Learning Intersections of Two Margin Halfspaces under Factorizable Distributions
Ilias Diakonikolas, Mingchen Ma, Lisheng Ren, Christos Tzamos
TL;DR
The paper tackles the problem of learning an intersection of two margin halfspaces under factorizable distributions, a setting where CSQ-based methods are known to incur quasi-polynomial time. It introduces a duality framework based on moment tensors to reveal structure in the marginal $D_V$ and develops both statistically and computationally efficient algorithms that exploit this structure. A key contribution is a polynomial-time SQ-based approach that can efficiently identify directions near the relevant subspace $V$, followed by localization and boosting to obtain a strong learner, while a CSQ lower bound demonstrates intrinsic hardness without using marginal information.
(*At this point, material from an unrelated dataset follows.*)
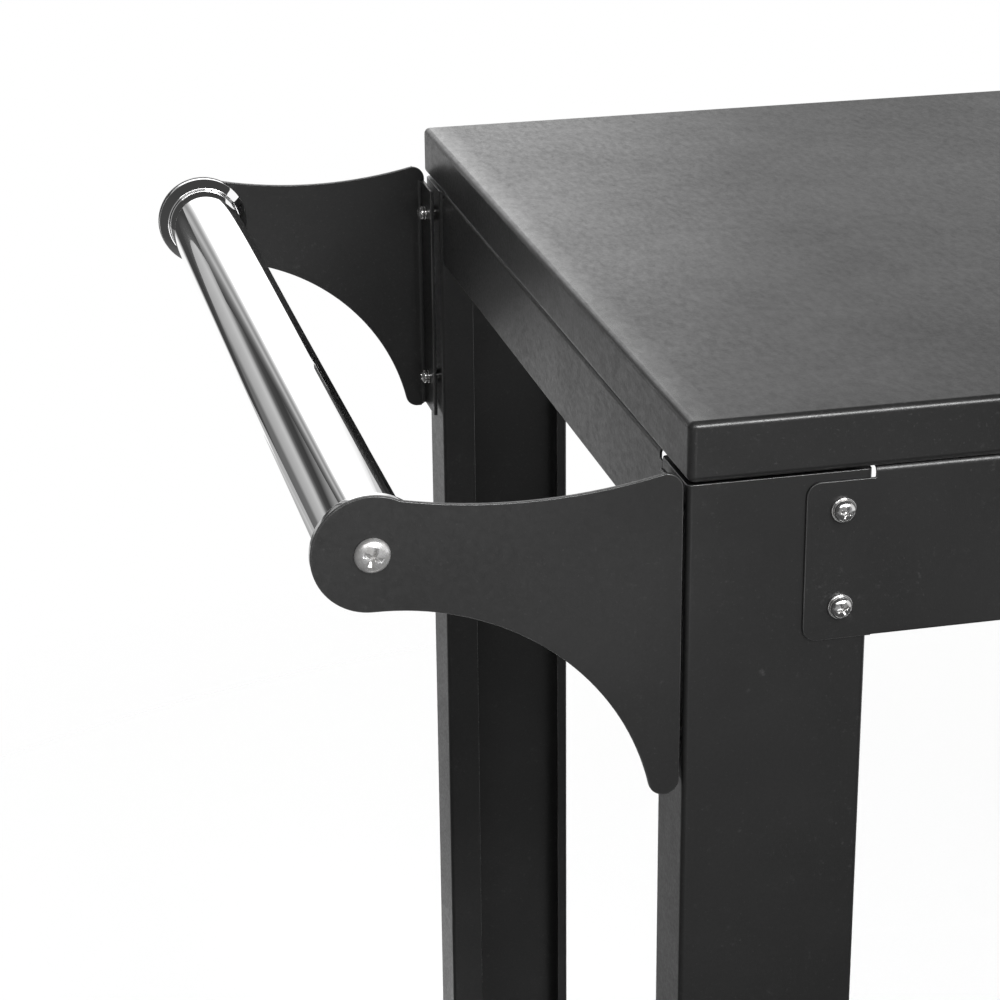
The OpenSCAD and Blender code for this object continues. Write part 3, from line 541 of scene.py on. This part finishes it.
def tyre(side):
    """A solid rubber tyre with three ribs, two grooves and a moulded line on each wall. Sizes are in mm."""
    low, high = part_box("tyre_" + side)
    rim_low, rim_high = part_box("wheel_" + side)
    outer, half = (high.z - low.z) / 2 / MM, (high.y - low.y) / 2 / MM
    bore = (rim_high.z - rim_low.z) / 2 / MM + 0.1
    chamfer, shoulder_r, shoulder_steps = 1, 5.5, 5
    line_out, line_middle, line_in, line_d = 7.8, 8.4, 9, 0.6
    groove_y, groove_top, groove_foot, groove_d = 6.5, 1.6, 1.1, 1.8
    wall = [(bore, chamfer - half), (bore + chamfer, -half), (outer - line_in, -half),
            (outer - line_middle, line_d - half), (outer - line_out, -half), (outer - shoulder_r, -half)]
    for step in range(1, shoulder_steps + 1):
        angle = math.pi / 2 * step / shoulder_steps
        out = outer - shoulder_r + shoulder_r * math.sin(angle)
        wall.append((out, -half + shoulder_r - shoulder_r * math.cos(angle)))
    tread = []
    for groove in (-groove_y, groove_y):
        tread += [(outer, groove - groove_top), (outer - groove_d, groove - groove_foot),
                  (outer - groove_d, groove + groove_foot), (outer, groove + groove_top)]
    other_wall = [(radius, -height) for radius, height in reversed(wall)]
    bm = turned(wall + tread + other_wall + wall[:1], 120)
    round_edges(bm, 0.3 * MM)
    lay_across(bm, (low + high) / 2)
    return finished(bm, "tyre_" + side + "_finished", "tyre_" + side)


def handle_tube():
    """The push handle's tube, with its wall and eased ends. Sizes are in mm."""
    low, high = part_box("handle_tube")
    radius, half = (high.z - low.z) / 2 / MM, (high.y - low.y) / 2 / MM
    wall, ease, lengths = 1.5, 0.4, 12
    end = [(radius - wall, ease - half), (radius - wall + ease, -half), (radius - ease, -half),
           (radius, ease - half)]
    rings = [(radius, -half + half * 2 * count / lengths) for count in range(1, lengths)]
    other_end = [(out, -height) for out, height in reversed(end)]
    bm = turned(end + rings + other_end + end[:1], 160)
    lay_across(bm, (low + high) / 2)
    return finished(bm, "handle_tube_finished", "handle_tube")


worktop()
handle_tube()
for side in ("front", "back"):
    tyre(side)
    softened("apron_" + side, 0.35)
    softened("bracket_" + side, 0.45, 3)
    softened("handle_cap_" + side, 0.3)
    softened("wheel_" + side, 0.7)
    softened("wheel_cap_" + side, 0.4)
    softened("bush_" + side, 0.3)
    softened("foot_" + side, 0.8)
    for end in ("left", "right"):
        softened("leg_" + side + "_" + end, 0.35)
for end in ("left", "right"):
    softened("end_rail_" + end, 0.3)
softened("lower_shelf", 0.3)
for stiffeners in ("top_stiffeners", "shelf_stiffeners"):
    softened(stiffeners, 0.25)
for small in ("apron_washers", "bracket_washers", "shelf_washers", "bracket_spacers", "apron_nuts",
              "rail_nuts", "top_nuts", "bracket_nuts", "shelf_nuts", "handle_plugs"):
    softened(small, 0.2)
for large in ("axle", "axle_washers", "axle_nuts"):
    softened(large, 0.4)
for sheet_screws in ("apron_screws", "shelf_screws", "rail_screws", "top_screws"):
    screws(sheet_screws, 5)
for light_screws in ("bracket_screws", "foot_screws"):
    screws(light_screws, 4)
screws("handle_screws", 6, dome=0.85)


# Studio

def studio_sky():
    """A white studio: full white where it is seen, directly or in a gloss, and softer as a light."""
    world = bpy.data.worlds.new("white_studio")
    world.use_nodes = True
    sky = Nodes(world.node_tree)
    camera_ray, glossy_ray, clear_ray = [
        sky.add("ShaderNodeLightPath", {}, {}, ray)
        for ray in ("Is Camera Ray", "Is Glossy Ray", "Is Transmission Ray")]
    seen = camera_ray.highest(glossy_ray).highest(clear_ray)
    as_light, as_seen = 0.75, 1.0
    background = sky.tree.nodes["Background"]
    sky.feed(background.inputs["Strength"], sky.span(seen, 0.0, 1.0, as_light, as_seen))
    background.inputs["Color"].default_value = (1, 1, 1, 1)
    scene.world = world


def studio_floor():
    """A plain pale floor that runs out into the white of the studio."""
    bm = bmesh.new()
    bmesh.ops.create_grid(bm, x_segments=1, y_segments=1, size=4.0)
    paper = Finish("white_paper", specular_ior_level=0.2)
    fibres = paper.noise(400, 3, 0.6)
    reach = paper.add("ShaderNodeVectorMath", {"operation": "LENGTH"}, {0: paper.place}, "Value")
    paper.feed(paper.shader.inputs["Alpha"], paper.span(reach, 0.75, 1.7, 1.0, 0.0))
    paper.relief(fibres, 0.0001, 0.2)
    colour, roughness = paper.tint(fibres, grey(248), grey(252)), paper.span(fibres, 0, 1, 0.85, 0.95)
    floor = in_scene(bm, "studio_floor", paper.paint(colour, roughness))


def soft_box(name, place, aim, width, height, watts):
    """A soft lamp that looks from its place to its aim. The camera doesn't see it."""
    lamp = bpy.data.lights.new(name, "AREA")
    lamp.shape, lamp.size, lamp.size_y, lamp.energy = "RECTANGLE", width, height, watts
    box = bpy.data.objects.new(name, lamp)
    box.location = place
    box.rotation_mode = "QUATERNION"
    box.rotation_quaternion = (Vector(place) - Vector(aim)).to_track_quat("Z", "Y")
    box.visible_camera = False
    scene.collection.objects.link(box)
    return box


def reflection_card(name, facing, place, across, up, graded, stops):
    """A grey card that only glosses show. It lies at a place on the axis that it faces along, and reaches
    across and up along the other two. Its grey goes through the stops along the graded axis."""
    reaches = {facing: (place, place)}
    reaches.update(zip([axis for axis in "xyz" if axis != facing], (across, up)))
    low, high = [Vector([reaches[axis][end] for axis in "xyz"]) for end in (0, 1)]
    half, graded_axis = (high - low) / 2, "xyz".index(graded)
    sides = [unit(axis) * half[axis] for axis in range(3) if axis != "xyz".index(facing)]
    laid = Matrix((*sides, sides[0].cross(sides[1]).normalized())).transposed().to_4x4()
    bm = bmesh.new()
    bmesh.ops.create_grid(
        bm, x_segments=1, y_segments=1, size=1.0, matrix=Matrix.Translation((low + high) / 2) @ laid)
    paper = Finish(
        name, specular_ior_level=0.0, roughness=1.0, base_color=(0, 0, 0, 1), emission_strength=1.0)
    graded_place = paper.span(paper.along(graded_axis), low[graded_axis], high[graded_axis])
    ramp = paper.add("ShaderNodeValToRGB", {"stops": stops}, {0: graded_place})
    paper.feed(paper.shader.inputs["Emission Color"], ramp)
    card = in_scene(bm, name, paper.material)
    card.visible_camera = card.visible_diffuse = card.visible_shadow = False
    card.visible_transmission = card.visible_volume_scatter = False


def photo_camera():
    """The camera of the photograph: its place in metres, its tilt, roll and turn in degrees, and its lens."""
    place, angles = Vector((-0.753309, -1.206100, 1.222109)), (68.65910, 0.55136, -13.30499)
    lens = bpy.data.cameras.new("photo_camera")
    lens.lens = 98.07
    lens.sensor_width = 36.0
    camera = bpy.data.objects.new("photo_camera", lens)
    camera.matrix_world = Matrix.LocRotScale(place, Euler([math.radians(angle) for angle in angles]), None)
    scene.collection.objects.link(camera)
    scene.camera = camera


studio_sky()
studio_floor()
overhead = soft_box("overhead_box", (-0.6, 0.9, 2.7), (0.0, 0.0, 0.8), 2.0, 1.4, 30)
overhead.visible_glossy = False
soft_box("front_box", (0.15, -1.6, 1.8), (-0.3, 0.0, 0.75), 0.7, 0.5, 18)

# The cards stand for a studio that the photograph shows only in its glosses: first the cards behind the cart
# and at its handle end, then those in front of it and above it
reflection_card("back_far_left_card", "y", 2.0, (-3.0, -1.155), (0.0, 2.2), "z", [
    (0.0, 0.12), (0.19, 0.15), (0.25, 0.38), (0.36, 0.47), (0.42, 0.55), (0.455, 0.42), (0.49, 0.15),
    (0.53, 0.06), (0.6, 0.045), (0.7, 0.3)])
reflection_card("back_left_low_card", "y", 2.0, (-1.155, -0.87), (0.0, 1.04), "x", [
    (0.0, 0.1), (0.19, 0.05), (0.61, 0.05), (0.72, 0.3), (0.83, 0.55), (1.0, 0.9)])
reflection_card("back_left_high_card", "y", 1.998, (-1.21, -0.87), (1.04, 2.2), "x", [
    (0.0, 0.045), (0.18, 0.13), (0.3, 0.25), (0.44, 0.5), (0.62, 0.28), (0.74, 0.4), (0.9, 0.8), (1.0, 1.1)])
reflection_card("back_middle_card", "y", 2.0, (-0.87, 0.3), (0.5, 2.6), "x", [
    (0.0, 1.5), (0.7, 1.7), (1.0, 0.8)])
reflection_card("back_right_card", "y", 2.0, (0.3, 4.0), (0.0, 3.0), "x", [
    (0.0, 0.62), (0.12, 0.64), (1.0, 0.38)])
reflection_card("left_floor_card", "z", 0.003, (-3.3, -0.62), (-1.0, 2.0), "y", [
    (0.0, 0.06), (0.4, 0.06), (0.6, 0.26), (0.78, 0.34), (0.9, 0.4), (1.0, 0.6)])
reflection_card("back_low_strip_card", "y", 1.99, (-2.5, -0.87), (0.0, 0.15), "z", [(0.0, 0.45), (1.0, 0.45)])
reflection_card("left_wall_card", "x", -3.2, (-4.2, 2.1), (0.0, 3.3), "z", [(0.0, 0.06), (1.0, 0.05)])
reflection_card("front_floor_card", "z", 0.003, (-3.0, 3.0), (-4.0, -0.35), "y", [
    (0.0, 0.4), (0.44, 0.32), (0.575, 0.18), (0.71, 0.07), (1.0, 0.05)])
reflection_card("front_left_floor_card", "z", 0.006, (-0.9, 0.12), (-3.2, -1.95), "y", [
    (0.0, 1.9), (0.6, 1.9), (1.0, 1.3)])
reflection_card("front_wall_card", "y", -4.0, (-4.0, 4.0), (0.0, 2.6), "z", [(0.0, 0.35), (1.0, 0.2)])
reflection_card("front_edge_card", "z", 2.7, (-2.5, 2.0), (-3.4, -2.2), "y", [(0.0, 6.0), (1.0, 6.0)])
reflection_card("ceiling_card", "z", 3.2, (-3.3, 3.0), (-2.0, 3.0), "y", [
    (0.0, 0.05), (0.6, 0.05), (1.0, 0.3)])

photo_camera()
scene.view_settings.view_transform = "Standard"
The result establishes the first strong separation between CSQ and SQ for weakly realizable PAC learning in this natural class, significantly broadening the tractable regime beyond Gaussian or uniform marginals and offering new tools for moment-tensor analysis and tensor-decomposition in learning.
Abstract
Learning intersections of halfspaces is a central problem in Computational Learning Theory. Even for just two halfspaces, it remains a major open question whether learning is possible in polynomial time with respect to the margin $γ$ of the data points and their dimensionality $d$. The best-known algorithms run in quasi-polynomial time $d^{O(\log(1/γ))}$, and it has been shown that this complexity is unavoidable for any algorithm relying solely on correlational statistical queries (CSQ). In this work, we introduce a novel algorithm that provably circumvents the CSQ hardness barrier. Our approach applies to a broad class of distributions satisfying a natural, previously studied, factorizability assumption. Factorizable distributions lie between distribution-specific and distribution-free settings, and significantly extend previously known tractable cases. Under these distributions, we show that CSQ-based methods still require quasipolynomial time even for weakly learning, whereas our algorithm achieves $poly(d,1/γ)$ time by leveraging more general statistical queries (SQ), establishing a strong separation between CSQ and SQ for this simple realizable PAC learning problem. Our result is grounded in a rigorous analysis utilizing a novel duality framework that characterizes the moment tensor structure induced by the marginal distributions. Building on these structural insights, we propose new, efficient learning algorithms. These algorithms combine a refined variant of Jennrich's Algorithm with PCA over random projections of the moment tensor, along with a gradient-descent-based non-convex optimization framework.